▶ **AIM OF THE TASK**
Copy each line where the word "joints" occurs.

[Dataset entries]
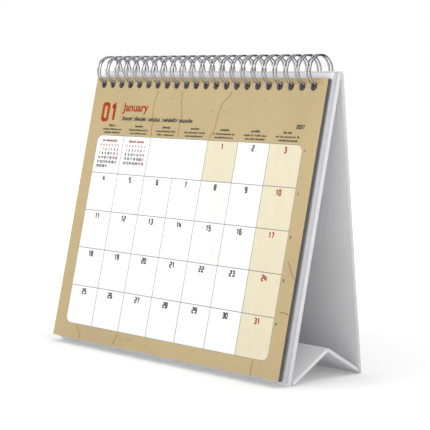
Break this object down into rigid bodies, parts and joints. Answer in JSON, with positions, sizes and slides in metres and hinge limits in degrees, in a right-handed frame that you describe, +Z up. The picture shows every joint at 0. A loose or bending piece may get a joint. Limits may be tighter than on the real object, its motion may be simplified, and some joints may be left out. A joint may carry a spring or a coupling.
{
  "type": "flip desk calendar",
  "caption": "Free-standing flip desk calendar: landscape month sheets bound by a twin-loop wire along the ridge of a folding easel stand with a creased base.",
  "frame": {"origin": "centre of the bounding box's bottom face, on the surface that the stand rests on", "axes": "+X along the ridge, to the right seen from the front; +Y to the rear; +Z up"},
  "size_m": [0.196, 0.0622, 0.1711],
  "materials": {
    "sheet_print": "matte sand-coloured printed paper",
    "card_grey": "matte grey card",
    "wire": "bright drawn wire",
    "board_white": "matte white covering paper over board"
  },
  "bodies": {
    "stand_front": {"inner_board": "board_white", "front_board": "board_white", "ridge_strip": "board_white", "wire_o_binding": "wire"},
    "stand_back": {"back_board": "board_white"},
    "base_rear": {"base_rear_flap": "board_white"},
    "base_front": {"base_front_flap": "board_white"},
    "leaf_january": {"sheet_january": "sheet_print"},
    "leaf_february": {"sheet_february": "sheet_print"},
    "leaf_march": {"sheet_march": "sheet_print"},
    "leaf_april": {"sheet_april": "sheet_print"},
    "leaf_may": {"sheet_may": "sheet_print"},
    "leaf_june": {"sheet_june": "sheet_print"},
    "leaf_july": {"sheet_july": "sheet_print"},
    "leaf_august": {"sheet_august": "sheet_print"},
    "leaf_september": {"sheet_september": "sheet_print"},
    "leaf_october": {"sheet_october": "sheet_print"},
    "leaf_november": {"sheet_november": "sheet_print"},
    "leaf_december": {"sheet_december": "sheet_print"},
    "leaf_backing_card": {"backing_card": "card_grey"}
  },
  "joints": [
    {"name": "stand_fold", "type": "hinge", "parent": "stand_front", "child": "stand_back", "pos_m": [0, 0.01445, 0.16052], "axis": [-1, 0, 0], "range_deg": [0, 12]},
    {"name": "heel_crease_fold", "type": "hinge", "parent": "stand_back", "child": "base_rear", "pos_m": [0, 0.02891, 0.0032], "axis": [-1, 0, 0], "range_deg": [0, 36]},
    {"name": "peak_crease_fold", "type": "hinge", "parent": "base_rear", "child": "base_front", "pos_m": [0, 0.00509, 0.01484], "axis": [1, 0, 0], "range_deg": [0, 108]},
    {"name": "january_turn", "type": "hinge", "parent": "stand_front", "child": "leaf_january", "pos_m": [0, 0.00793, 0.1625], "axis": [-1, 0, 0], "range_deg": [0, 228], "deforming": ["sheet_january"]},
    {"name": "february_turn", "type": "hinge", "parent": "stand_front", "child": "leaf_february", "pos_m": [0, 0.00793, 0.1625], "axis": [-1, 0, 0], "range_deg": [0, 228], "deforming": ["sheet_february"]},
    {"name": "march_turn", "type": "hinge", "parent": "stand_front", "child": "leaf_march", "pos_m": [0, 0.00793, 0.1625], "axis": [-1, 0, 0], "range_deg": [0, 228], "deforming": ["sheet_march"]},
    {"name": "april_turn", "type": "hinge", "parent": "stand_front", "child": "leaf_april", "pos_m": [0, 0.00793, 0.1625], "axis": [-1, 0, 0], "range_deg": [0, 228], "deforming": ["sheet_april"]},
    {"name": "may_turn", "type": "hinge", "parent": "stand_front", "child": "leaf_may", "pos_m": [0, 0.00793, 0.1625], "axis": [-1, 0, 0], "range_deg": [0, 228], "deforming": ["sheet_may"]},
    {"name": "june_turn", "type": "hinge", "parent": "stand_front", "child": "leaf_june", "pos_m": [0, 0.00793, 0.1625], "axis": [-1, 0, 0], "range_deg": [0, 228], "deforming": ["sheet_june"]},
    {"name": "july_turn", "type": "hinge", "parent": "stand_front", "child": "leaf_july", "pos_m": [0, 0.00793, 0.1625], "axis": [-1, 0, 0], "range_deg": [0, 228], "deforming": ["sheet_july"]},
    {"name": "august_turn", "type": "hinge", "parent": "stand_front", "child": "leaf_august", "pos_m": [0, 0.00793, 0.1625], "axis": [-1, 0, 0], "range_deg": [0, 228], "deforming": ["sheet_august"]},
    {"name": "september_turn", "type": "hinge", "parent": "stand_front", "child": "leaf_september", "pos_m": [0, 0.00793, 0.1625], "axis": [-1, 0, 0], "range_deg": [0, 228], "deforming": ["sheet_september"]},
    {"name": "october_turn", "type": "hinge", "parent": "stand_front", "child": "leaf_october", "pos_m": [0, 0.00793, 0.1625], "axis": [-1, 0, 0], "range_deg": [0, 228], "deforming": ["sheet_october"]},
    {"name": "november_turn", "type": "hinge", "parent": "stand_front", "child": "leaf_november", "pos_m": [0, 0.00793, 0.1625], "axis": [-1, 0, 0], "range_deg": [0, 228], "deforming": ["sheet_november"]},
    {"name": "december_turn", "type": "hinge", "parent": "stand_front", "child": "leaf_december", "pos_m": [0, 0.00793, 0.1625], "axis": [-1, 0, 0], "range_deg": [0, 228], "deforming": ["sheet_december"]},
    {"name": "backing_card_turn", "type": "hinge", "parent": "stand_front", "child": "leaf_backing_card", "pos_m": [0, 0.00793, 0.1625], "axis": [-1, 0, 0], "range_deg": [0, 228]}
  ],
  "couplings": [
    {"joint": "heel_crease_fold", "follows": "stand_fold", "ratio": 3},
    {"joint": "peak_crease_fold", "follows": "stand_fold", "ratio": 9}
  ]
}
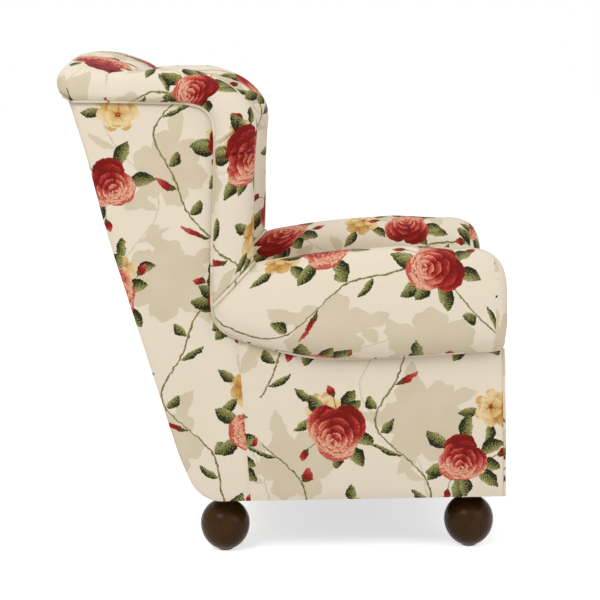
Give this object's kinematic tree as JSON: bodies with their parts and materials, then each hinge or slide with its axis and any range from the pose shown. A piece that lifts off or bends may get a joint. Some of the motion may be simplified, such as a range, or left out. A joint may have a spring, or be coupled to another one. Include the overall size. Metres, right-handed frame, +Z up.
{
  "type": "fireside chair",
  "caption": "Wing-back upholstered fireside chair with rolled arms, arched crest, loose boxed seat cushion and turned ball feet, in a cream rose-printed cloth",
  "frame": {"origin": "On the floor, under the middle of the chair's outline", "axes": "+Z up, the sitter faces -Y, +X towards the sitter's left"},
  "size_m": [0.8, 0.9, 1.05],
  "materials": {
    "floral_cloth": "cream cotton cloth printed with roses, leaves and buds",
    "beech": "planed, unfinished",
    "plywood": "birch-faced, unfinished",
    "hardboard": "smooth pressed board",
    "dark_wood": "turned, dark stain under a gloss varnish",
    "zinc_steel": "bright zinc plate",
    "spring_steel": "oil-tempered spring wire and pressed clips",
    "webbing": "woven jute webbing",
    "dust_cloth": "thin black spunbonded cloth",
    "deck_cloth": "plain cream lining cloth over wadding",
    "glide_plastic": "moulded dark plastic"
  },
  "bodies": {
    "chair": {"arm_board_left": "beech", "arm_board_right": "beech", "arm_front_left": "floral_cloth", "arm_front_right": "floral_cloth", "arm_liner_left": "hardboard", "arm_liner_right": "hardboard", "arm_pad_left": "floral_cloth", "arm_pad_right": "floral_cloth", "arm_scroll_boards_left": "plywood", "arm_scroll_boards_right": "plywood", "back_pad": "floral_cloth", "back_top_rail": "beech", "back_tuck_rail": "beech", "back_webbing_cross": "webbing", "back_webbing_upright": "webbing", "corner_block_front_left": "beech", "corner_block_front_right": "beech", "corner_block_rear_left": "beech", "corner_block_rear_right": "beech", "crest_pad": "floral_cloth", "dust_cover": "dust_cloth", "feet": "dark_wood", "foot_glides": "glide_plastic", "foot_studs": "zinc_steel", "front_border": "floral_cloth", "front_post_left": "beech", "front_post_right": "beech", "front_rail": "beech", "outside_arm_cover_left": "floral_cloth", "outside_arm_cover_right": "floral_cloth", "outside_back_cover": "floral_cloth", "outside_wing_cover_left": "floral_cloth", "outside_wing_cover_right": "floral_cloth", "rear_post_left": "beech", "rear_post_right": "beech", "rear_rail": "beech", "seat_deck": "deck_cloth", "seat_rear_rail": "beech", "seat_side_rail_left": "beech", "seat_side_rail_right": "beech", "seat_springs": "spring_steel", "side_piping_left": "floral_cloth", "side_piping_right": "floral_cloth", "side_rail_left": "beech", "side_rail_right": "beech", "spring_clips": "spring_steel", "tee_nuts": "zinc_steel", "wing_board_left": "plywood", "wing_board_right": "plywood", "wing_pad_left": "floral_cloth", "wing_pad_right": "floral_cloth"},
    "cushion": {"seat_cushion": "floral_cloth", "cushion_piping": "floral_cloth"}
  },
  "joints": [
    {"name": "cushion_lift", "type": "slide", "parent": "chair", "child": "cushion", "axis": [0, 0, 1], "range_m": [0, 0.3]}
  ]
}
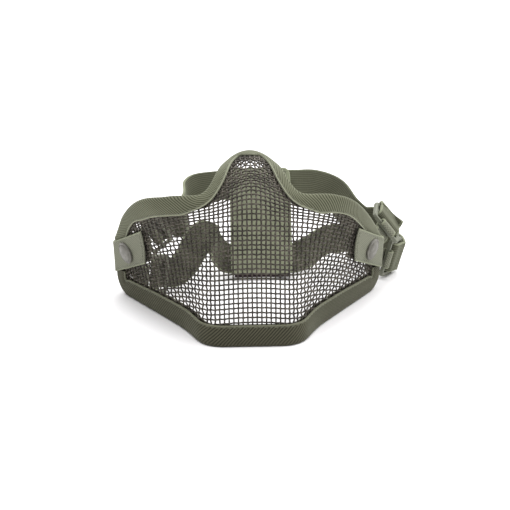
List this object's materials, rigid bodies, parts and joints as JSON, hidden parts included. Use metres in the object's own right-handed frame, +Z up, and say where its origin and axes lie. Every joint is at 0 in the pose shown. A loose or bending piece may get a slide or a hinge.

▶ **TASK ANSWER**
Break this object down into rigid bodies, parts and joints. Answer in JSON, with positions, sizes and slides in metres and hinge limits in degrees, in a right-handed frame that you describe, +Z up. The picture shows every joint at 0. A loose or bending piece may get a joint. Limits may be tighter than on the real object, its motion may be simplified, and some joints may be left out. A joint may carry a spring or a coupling.
  "joints": [
  "joints": [
List this object's materials, rigid bodies, parts and joints as JSON, hidden parts included. Use metres in the object's own right-handed frame, +Z up, and say where its origin and axes lie. Every joint is at 0 in the pose shown. A loose or bending piece may get a slide or a hinge.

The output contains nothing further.